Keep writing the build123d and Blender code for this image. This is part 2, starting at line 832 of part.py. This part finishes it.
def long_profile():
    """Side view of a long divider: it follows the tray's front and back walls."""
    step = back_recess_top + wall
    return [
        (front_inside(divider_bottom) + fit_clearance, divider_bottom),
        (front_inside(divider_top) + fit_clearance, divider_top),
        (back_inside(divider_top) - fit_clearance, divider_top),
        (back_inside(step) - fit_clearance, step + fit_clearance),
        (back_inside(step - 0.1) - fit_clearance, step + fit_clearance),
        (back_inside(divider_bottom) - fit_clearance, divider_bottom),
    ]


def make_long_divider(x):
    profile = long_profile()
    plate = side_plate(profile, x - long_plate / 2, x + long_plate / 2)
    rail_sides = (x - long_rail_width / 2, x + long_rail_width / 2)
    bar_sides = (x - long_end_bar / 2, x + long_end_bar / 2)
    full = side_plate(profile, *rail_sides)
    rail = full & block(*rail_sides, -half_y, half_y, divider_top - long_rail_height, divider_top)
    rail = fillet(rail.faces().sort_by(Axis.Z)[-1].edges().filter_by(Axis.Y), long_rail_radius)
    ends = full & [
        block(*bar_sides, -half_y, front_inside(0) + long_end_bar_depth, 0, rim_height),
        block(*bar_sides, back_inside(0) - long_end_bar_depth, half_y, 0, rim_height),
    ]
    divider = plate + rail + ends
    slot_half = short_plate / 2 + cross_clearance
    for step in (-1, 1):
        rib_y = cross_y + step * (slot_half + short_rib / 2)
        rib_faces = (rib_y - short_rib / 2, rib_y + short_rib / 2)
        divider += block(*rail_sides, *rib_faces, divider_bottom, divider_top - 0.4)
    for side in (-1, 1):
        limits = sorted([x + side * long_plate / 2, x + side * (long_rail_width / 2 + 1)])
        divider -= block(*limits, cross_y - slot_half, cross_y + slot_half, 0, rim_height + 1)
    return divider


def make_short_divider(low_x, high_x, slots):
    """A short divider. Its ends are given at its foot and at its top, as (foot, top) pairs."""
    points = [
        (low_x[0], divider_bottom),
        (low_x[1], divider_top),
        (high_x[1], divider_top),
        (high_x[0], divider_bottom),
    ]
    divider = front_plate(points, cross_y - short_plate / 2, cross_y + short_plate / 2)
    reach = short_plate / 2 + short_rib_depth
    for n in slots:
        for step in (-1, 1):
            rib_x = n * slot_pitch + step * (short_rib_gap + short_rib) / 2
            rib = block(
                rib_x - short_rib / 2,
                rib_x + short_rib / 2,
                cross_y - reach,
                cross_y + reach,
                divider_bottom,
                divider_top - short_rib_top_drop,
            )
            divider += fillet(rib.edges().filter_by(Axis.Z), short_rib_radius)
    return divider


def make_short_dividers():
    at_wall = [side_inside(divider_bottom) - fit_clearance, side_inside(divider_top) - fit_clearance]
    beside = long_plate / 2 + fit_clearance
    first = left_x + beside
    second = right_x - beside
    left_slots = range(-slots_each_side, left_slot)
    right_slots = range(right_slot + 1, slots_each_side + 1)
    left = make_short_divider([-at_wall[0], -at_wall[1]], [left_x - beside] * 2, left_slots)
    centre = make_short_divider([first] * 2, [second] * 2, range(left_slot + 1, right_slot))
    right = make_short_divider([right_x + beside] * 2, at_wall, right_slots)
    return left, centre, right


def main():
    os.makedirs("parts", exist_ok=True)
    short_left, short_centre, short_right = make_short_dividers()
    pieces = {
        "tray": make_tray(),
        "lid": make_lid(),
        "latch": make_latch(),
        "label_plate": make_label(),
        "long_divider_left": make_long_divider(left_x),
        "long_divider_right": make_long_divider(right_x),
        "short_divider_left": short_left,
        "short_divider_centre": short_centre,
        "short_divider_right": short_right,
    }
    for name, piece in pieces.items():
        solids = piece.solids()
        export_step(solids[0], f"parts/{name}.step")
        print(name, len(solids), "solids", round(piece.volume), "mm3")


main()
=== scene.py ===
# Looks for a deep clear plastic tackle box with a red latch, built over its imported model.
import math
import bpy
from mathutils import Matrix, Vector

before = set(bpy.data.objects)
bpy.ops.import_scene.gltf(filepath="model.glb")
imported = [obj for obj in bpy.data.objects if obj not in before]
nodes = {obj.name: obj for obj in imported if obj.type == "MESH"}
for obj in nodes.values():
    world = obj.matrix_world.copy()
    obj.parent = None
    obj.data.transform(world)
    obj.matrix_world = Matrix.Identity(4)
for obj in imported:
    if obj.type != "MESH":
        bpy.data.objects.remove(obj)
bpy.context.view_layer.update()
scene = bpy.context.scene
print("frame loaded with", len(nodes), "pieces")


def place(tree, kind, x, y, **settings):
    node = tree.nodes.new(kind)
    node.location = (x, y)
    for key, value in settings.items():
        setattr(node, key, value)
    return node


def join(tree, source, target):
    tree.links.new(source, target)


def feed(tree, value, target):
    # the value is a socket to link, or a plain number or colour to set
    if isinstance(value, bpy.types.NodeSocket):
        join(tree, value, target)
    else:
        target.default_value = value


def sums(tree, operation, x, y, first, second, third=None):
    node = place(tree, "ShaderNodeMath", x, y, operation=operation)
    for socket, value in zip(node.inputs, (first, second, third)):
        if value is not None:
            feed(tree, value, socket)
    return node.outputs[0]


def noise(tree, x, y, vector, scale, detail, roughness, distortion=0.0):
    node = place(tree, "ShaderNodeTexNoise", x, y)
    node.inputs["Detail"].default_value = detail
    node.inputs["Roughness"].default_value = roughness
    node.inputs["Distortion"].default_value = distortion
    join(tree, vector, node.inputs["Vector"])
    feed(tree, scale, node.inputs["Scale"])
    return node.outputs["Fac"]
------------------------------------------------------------
§ Direction:
Using the listing above, retype each line exactly.

§ Problem solution:
Keep writing the build123d and Blender code for this image. This is part 2, starting at line 832 of part.py. This part finishes it.
def long_profile():
    """Side view of a long divider: it follows the tray's front and back walls."""
    step = back_recess_top + wall
    return [
        (front_inside(divider_bottom) + fit_clearance, divider_bottom),
        (front_inside(divider_top) + fit_clearance, divider_top),
        (back_inside(divider_top) - fit_clearance, divider_top),
        (back_inside(step) - fit_clearance, step + fit_clearance),
        (back_inside(step - 0.1) - fit_clearance, step + fit_clearance),
        (back_inside(divider_bottom) - fit_clearance, divider_bottom),
    ]


def make_long_divider(x):
    profile = long_profile()
    plate = side_plate(profile, x - long_plate / 2, x + long_plate / 2)
    rail_sides = (x - long_rail_width / 2, x + long_rail_width / 2)
    bar_sides = (x - long_end_bar / 2, x + long_end_bar / 2)
    full = side_plate(profile, *rail_sides)
    rail = full & block(*rail_sides, -half_y, half_y, divider_top - long_rail_height, divider_top)
    rail = fillet(rail.faces().sort_by(Axis.Z)[-1].edges().filter_by(Axis.Y), long_rail_radius)
    ends = full & [
        block(*bar_sides, -half_y, front_inside(0) + long_end_bar_depth, 0, rim_height),
        block(*bar_sides, back_inside(0) - long_end_bar_depth, half_y, 0, rim_height),
    ]
    divider = plate + rail + ends
    slot_half = short_plate / 2 + cross_clearance
    for step in (-1, 1):
        rib_y = cross_y + step * (slot_half + short_rib / 2)
        rib_faces = (rib_y - short_rib / 2, rib_y + short_rib / 2)
        divider += block(*rail_sides, *rib_faces, divider_bottom, divider_top - 0.4)
    for side in (-1, 1):
        limits = sorted([x + side * long_plate / 2, x + side * (long_rail_width / 2 + 1)])
        divider -= block(*limits, cross_y - slot_half, cross_y + slot_half, 0, rim_height + 1)
    return divider


def make_short_divider(low_x, high_x, slots):
    """A short divider. Its ends are given at its foot and at its top, as (foot, top) pairs."""
    points = [
        (low_x[0], divider_bottom),
        (low_x[1], divider_top),
        (high_x[1], divider_top),
        (high_x[0], divider_bottom),
    ]
    divider = front_plate(points, cross_y - short_plate / 2, cross_y + short_plate / 2)
    reach = short_plate / 2 + short_rib_depth
    for n in slots:
        for step in (-1, 1):
            rib_x = n * slot_pitch + step * (short_rib_gap + short_rib) / 2
            rib = block(
                rib_x - short_rib / 2,
                rib_x + short_rib / 2,
                cross_y - reach,
                cross_y + reach,
                divider_bottom,
                divider_top - short_rib_top_drop,
            )
            divider += fillet(rib.edges().filter_by(Axis.Z), short_rib_radius)
    return divider


def make_short_dividers():
    at_wall = [side_inside(divider_bottom) - fit_clearance, side_inside(divider_top) - fit_clearance]
    beside = long_plate / 2 + fit_clearance
    first = left_x + beside
    second = right_x - beside
    left_slots = range(-slots_each_side, left_slot)
    right_slots = range(right_slot + 1, slots_each_side + 1)
    left = make_short_divider([-at_wall[0], -at_wall[1]], [left_x - beside] * 2, left_slots)
    centre = make_short_divider([first] * 2, [second] * 2, range(left_slot + 1, right_slot))
    right = make_short_divider([right_x + beside] * 2, at_wall, right_slots)
    return left, centre, right


def main():
    os.makedirs("parts", exist_ok=True)
    short_left, short_centre, short_right = make_short_dividers()
    pieces = {
        "tray": make_tray(),
        "lid": make_lid(),
        "latch": make_latch(),
        "label_plate": make_label(),
        "long_divider_left": make_long_divider(left_x),
        "long_divider_right": make_long_divider(right_x),
        "short_divider_left": short_left,
        "short_divider_centre": short_centre,
        "short_divider_right": short_right,
    }
    for name, piece in pieces.items():
        solids = piece.solids()
        export_step(solids[0], f"parts/{name}.step")
        print(name, len(solids), "solids", round(piece.volume), "mm3")


main()
=== scene.py ===
# Looks for a deep clear plastic tackle box with a red latch, built over its imported model.
import math
import bpy
from mathutils import Matrix, Vector

before = set(bpy.data.objects)
bpy.ops.import_scene.gltf(filepath="model.glb")
imported = [obj for obj in bpy.data.objects if obj not in before]
nodes = {obj.name: obj for obj in imported if obj.type == "MESH"}
for obj in nodes.values():
    world = obj.matrix_world.copy()
    obj.parent = None
    obj.data.transform(world)
    obj.matrix_world = Matrix.Identity(4)
for obj in imported:
    if obj.type != "MESH":
        bpy.data.objects.remove(obj)
bpy.context.view_layer.update()
scene = bpy.context.scene
print("frame loaded with", len(nodes), "pieces")


def place(tree, kind, x, y, **settings):
    node = tree.nodes.new(kind)
    node.location = (x, y)
    for key, value in settings.items():
        setattr(node, key, value)
    return node


def join(tree, source, target):
    tree.links.new(source, target)


def feed(tree, value, target):
    # the value is a socket to link, or a plain number or colour to set
    if isinstance(value, bpy.types.NodeSocket):
        join(tree, value, target)
    else:
        target.default_value = value


def sums(tree, operation, x, y, first, second, third=None):
    node = place(tree, "ShaderNodeMath", x, y, operation=operation)
    for socket, value in zip(node.inputs, (first, second, third)):
        if value is not None:
            feed(tree, value, socket)
    return node.outputs[0]


def noise(tree, x, y, vector, scale, detail, roughness, distortion=0.0):
    node = place(tree, "ShaderNodeTexNoise", x, y)
    node.inputs["Detail"].default_value = detail
    node.inputs["Roughness"].default_value = roughness
    node.inputs["Distortion"].default_value = distortion
    join(tree, vector, node.inputs["Vector"])
    feed(tree, scale, node.inputs["Scale"])
    return node.outputs["Fac"]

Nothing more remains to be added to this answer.